What problem are you trying to fix?

Would this elected body have a military of any sort? If not, the body is toothless and if so, why should I support such a body where China, an authoritarian regime, will have (based on population) forty times the influence than my own country, Canada, a liberal democracy?

If you wanted to create some kind of elected U.N. lite made up of G7 members (and other liberal democracy candidates) to oversee a NATO-like military, maybe… the point being that I see no value in trusting nondemocratic regimes to contribute usefully to a democratic body.

Don’t like. Don’t want. I don’t want people in China or Saudi Arabia or some other shitty place to have a say in what I should do or not do. Their nations are shitty for a reason: they make shitty decisions.

That last sentence gives me the chills.

OK, what we have here is failure to understand what exactly the United Nations IS. It isn’t a government. It has no actual powers, other than what the member states agree to do. And why is that?

Because it wasn’t created as a transnational government (like the European Union), it was created as a way for already existing member states to resolve disputes short of war, so we could avoid World War III. Would the USSR in 1945 have joined any organization that interfered with the internal workings of the USSR? No, of course not. AND NEITHER WOULD ANY COUNTRY ANYWHERE IN THE WORLD.

Except of course, countries that have mutually beneficial relations. And this is how the European Union came about. But note that the European Union is of an entirely different character than the United Nations. The United Nations includes every state on Earth.

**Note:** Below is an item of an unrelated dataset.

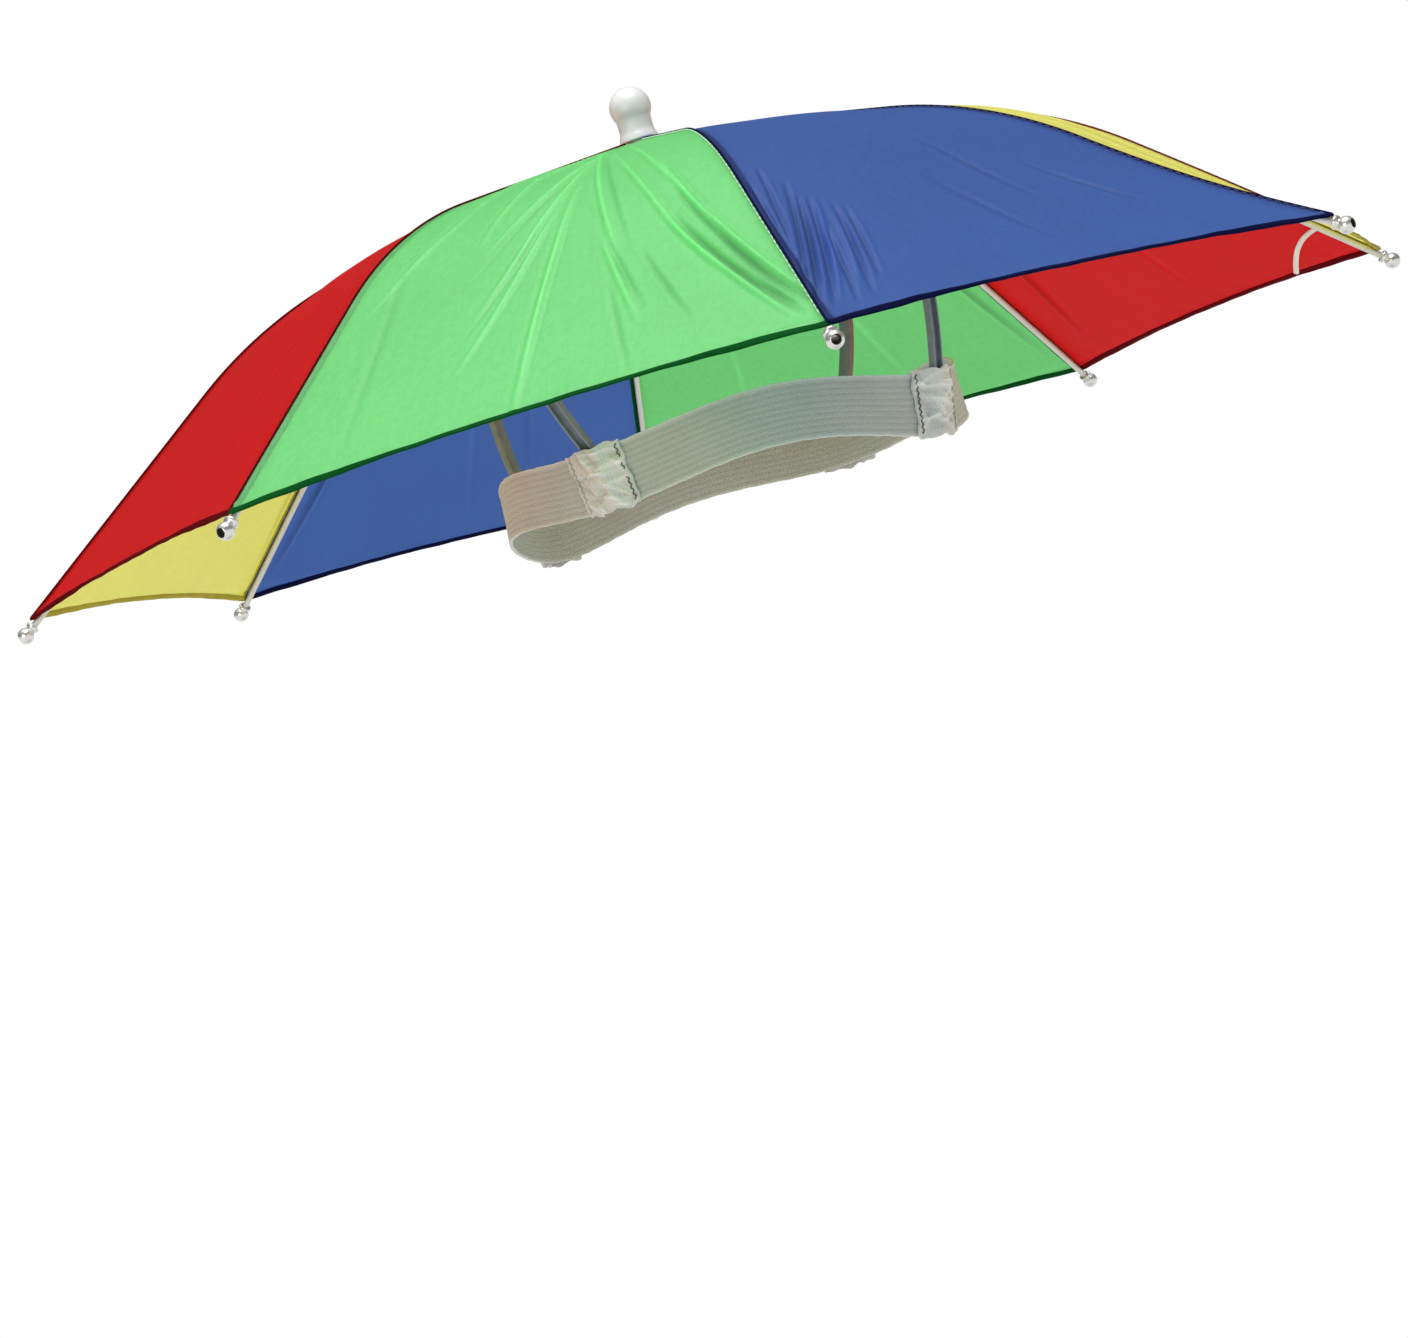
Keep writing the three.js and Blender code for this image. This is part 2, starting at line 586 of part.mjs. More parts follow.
// The channel's section, with its open side away from the head.
function channel() {
  const half = LEG_WIDTH / 2;
  const floor = LEG_DEPTH / 2;
  const shape = new THREE.Shape();
  shape.moveTo(-half, -floor);
  shape.lineTo(half, -floor);
  shape.lineTo(half, floor);
  shape.lineTo(half - LEG_SHEET, floor);
  shape.lineTo(half - LEG_SHEET, -floor + LEG_SHEET);
  shape.lineTo(-half + LEG_SHEET, -floor + LEG_SHEET);
  shape.lineTo(-half + LEG_SHEET, floor);
  shape.lineTo(-half, floor);
  return shape.closePath();
}

const POCKET_FLANK = 1.3; // run of a pocket's flank for each millimetre that it comes down to the band
const POCKET_ACROSS = 10;
const POCKET_ALONG = 9;
const GATHER_SLANT = 0.6; // crumples lean by this share of a wave from one side of a pocket to the other
const GATHER_FADE = 0.25; // share of a pocket's half width over which the crumples die out at each side

// A pocket's inner face over the band: flat over the leg, down to the band at both sides.
function pocketOffset(side) {
  const flat = LEG_WIDTH / 2 + 2 * GAP;
  const run = LEG_DEPTH * POCKET_FLANK;
  const share = THREE.MathUtils.clamp((Math.abs(side) - flat) / run, 0, 1);
  return BAND_WALL / 2 + GAP + (LEG_DEPTH + GAP) * (1 - share);
}

function addPocket({ name }) {
  const azimuth = azimuthOf(name);
  const speed = Math.hypot(BAND_HALF_WIDTH * Math.sin(azimuth), BAND_HALF_LENGTH * Math.cos(azimuth));
  const height = BAND_HEIGHT + 2 * POCKET_OVERLAP;
  const face = (over) => (across, up) => {
    const side = (2 * across - 1) * POCKET_HALF_WIDTH;
    const wave = Math.cos(2 * Math.PI * (GATHERS * up + GATHER_SLANT * across));
    const edge = Math.min(1, (1 - Math.abs(2 * across - 1)) / GATHER_FADE);
    const offset = pocketOffset(side) + over + GATHER_DEPTH * (0.5 - 0.5 * wave) * edge;
    return bandPoint(azimuth + side / speed, offset, (up - 0.5) * height);
  };
  const wall = wallBetween(face(POCKET_WALL), face(0), POCKET_ACROSS, POCKET_ALONG);
  addPiece(`pocket_${name}`, wall, whiteElastic);
}

function addLegs() {
  for (const leg of LEGS) {
    const spoke = new THREE.Group();
    spoke.rotation.z = azimuthOf(leg.name);
    hat.add(spoke);
    addPiece(`leg_${leg.name}`, bentAlong(legLine(leg), channel()), steel, spoke);
    addPocket(leg);
  }
}

// The closure tape lies under the left front panel, from its hem to its first rib.
function addClosureTape() {
  const panel = PANELS.findIndex(({ name }) => name === TAPED_PANEL);
  const route = new THREE.SplineCurve(
    TAPE_ROUTE.map(({ along, up }) => new THREE.Vector2(along * TAPE_SPAN, up * TAPE_CLIMB)),
  );
  const face = (depth) => (across, share) => {
    const centre = route.getPoint(share);
    const tangent = route.getTangent(share);
    const side = (across - 0.5) * TAPE_WIDTH;
    const along = centre.x + tangent.y * side;
    const up = centre.y - tangent.x * side;
    const radius = CLOTH_REACH - (up + TAPE_WIDTH) * Math.cos(OUTER_SLOPE);
    const halfWidth = radius * Math.sin(STEP / 2);
    return panelPoint(panel, along / halfWidth - 1, radius, CLOTH_INSIDE - GAP - depth);
  };
  addPiece("closure_tape", wallBetween(face(0), face(TAPE_WALL), 1, TAPE_STEPS), whiteElastic);
}

addPanels();
addRibs();
addHub();
addShaftAndRunner();
addLegPlate();
addHeadband();
addLegs();
addClosureTape();

export default hat;
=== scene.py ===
"""The looks of an umbrella hat: eight nylon gores on spring ribs, over an elastic headband with four legs.

Metres, +Z up along the hat's axis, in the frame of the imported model. The origin is the centre of the
headband, -Y is the wearer's front and -X the wearer's right.
"""

import logging
import math
from dataclasses import dataclass, field
from enum import Enum
from functools import cached_property
from typing import Any, Callable, NamedTuple, Sequence

import bpy
import numpy as np
from mathutils import Matrix, Vector


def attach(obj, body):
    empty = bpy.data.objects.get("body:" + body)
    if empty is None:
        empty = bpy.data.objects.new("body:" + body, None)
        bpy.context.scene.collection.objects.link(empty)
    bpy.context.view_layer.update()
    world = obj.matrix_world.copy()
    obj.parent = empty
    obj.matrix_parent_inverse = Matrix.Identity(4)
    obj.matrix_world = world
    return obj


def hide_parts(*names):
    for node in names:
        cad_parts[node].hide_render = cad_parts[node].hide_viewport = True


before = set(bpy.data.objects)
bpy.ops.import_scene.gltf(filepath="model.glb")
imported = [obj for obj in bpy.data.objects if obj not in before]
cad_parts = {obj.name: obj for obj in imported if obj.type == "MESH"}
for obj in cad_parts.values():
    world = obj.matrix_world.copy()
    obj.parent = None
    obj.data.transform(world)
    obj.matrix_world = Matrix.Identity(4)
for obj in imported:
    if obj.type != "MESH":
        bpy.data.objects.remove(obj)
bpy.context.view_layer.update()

LOG = logging.getLogger("umbrella_hat")
Array = np.ndarray
Colour = tuple[float, float, float]
RadiusAt = Callable[[Array, Array, Array], Array]
Socket = bpy.types.NodeSocket
Tree = bpy.types.NodeTree
Piece = bpy.types.Object
Material = bpy.types.Material
MM = 0.001
ON_AXIS = 0.0001 * MM
GAP = 0.3 * MM
BODY = "root"


class Hue(Enum):
    """The four colours of cloth."""

    GREEN = "green"
    BLUE = "blue"
    YELLOW = "yellow"
    RED = "red"


class Rib(NamedTuple):
    """A rib by its place on the hat. droop is how far its middle sags, a share of the ribs' rise.

    painted_highlight_thread is for a seam whose thread stands out pale from the cloth: a painted highlight
    along the seam.
    """

    name: str
    droop: float = 0.0
    painted_highlight_thread: bool = False


class Gore(NamedTuple):
    """A cloth panel, by the node that it stands for, and its colour."""

    node: str
    hue: Hue


class Waves(NamedTuple):
    """Uneven waves in the cloth: their seed, which the gore's number is added to, and their lengths.

    slant is how much the second place counts.
    """

    seed: int
    lengths: tuple[float, ...]
    slant: float = 1.0

    def at(self, gore: int, first: Array, second: Array) -> Array:
        """Adds the waves up.

        Args:
            gore: The gore's number.
            first: The first place, in the unit of the lengths.
            second: The second place.

        Returns:
            The sum at each place, about -1 to 1.
        """
        draw = np.random.default_rng(self.seed + gore)
        total = np.zeros_like(first)
        for length in self.lengths:
            angle = draw.uniform(-0.5, 0.5)
            phase = draw.uniform(0, math.tau)
            along = first * math.cos(angle) + second * self.slant * math.sin(angle)
            total += np.sin(math.tau * along / length + phase) / len(self.lengths)
        return total


class Crease(NamedTuple):
    """A fold in a gore, in its shape and in the shade painted along it.

    across runs from -1 at the gore's first rib to 1 at its second, and reach from 0 at the hub to 1 at the
    hem. Depth and width are in millimetres, and a negative depth stands proud. bow moves its middle aside.
    """

    across: tuple[float, float]
    reach: tuple[float, float]
    depth: float
    width: float
    bow: float = 0.0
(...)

It includes totalitarian dictatorships, monarchies, theocracies, and liberal democracies. Why would anyone living in a liberal democracy agree to let the government of a totalitarian dictatorship interfere with their internal workings?

I can imagine the United States becoming part of a transnational global governing body, but such a governing body has to be composed solely of liberal democratic states, such as those that comprise the European Union. Note the stringent requirements before any state can petition to be allowed to join the EU. Only liberal democracies of good character can be considered. Anything else is insanity, it would be like inviting the Soviet Union to join NATO. NATO was an organization set up for mutual defense against the Soviet Union, allowing the Soviet Union to join would have made NATO pointless.

The United Nations is a talking shop to allow existing governments of all sorts, whether fascist dictatorships or liberal democracies, to sit down and try to hash out differences as an alternative to war.

If you want a transnational government, you have to start with a brand new organization. Or, if you want to turn the UN into an effective transnational government, the dictatorships and illiberal states will have no place in the UN, and will either leave, or have to be kicked out. And then you’ll probably want to set up some sort of organization where the states, even illiberal states, can try to resolve disputes between themselves. And since the United Nations no longer serves that purpose, you’ll have to create a new one.

So wouldn’t it make more sense to leave the United Nations as it is, a talking shop open to any state of any character, and set up a new transnational governing organization? Or persuade the European Union to change its name to the Liberal State Union, and allow Canada, Australia, Japan, Costa Rica, and any other other interested liberal democratic states around the world, to join?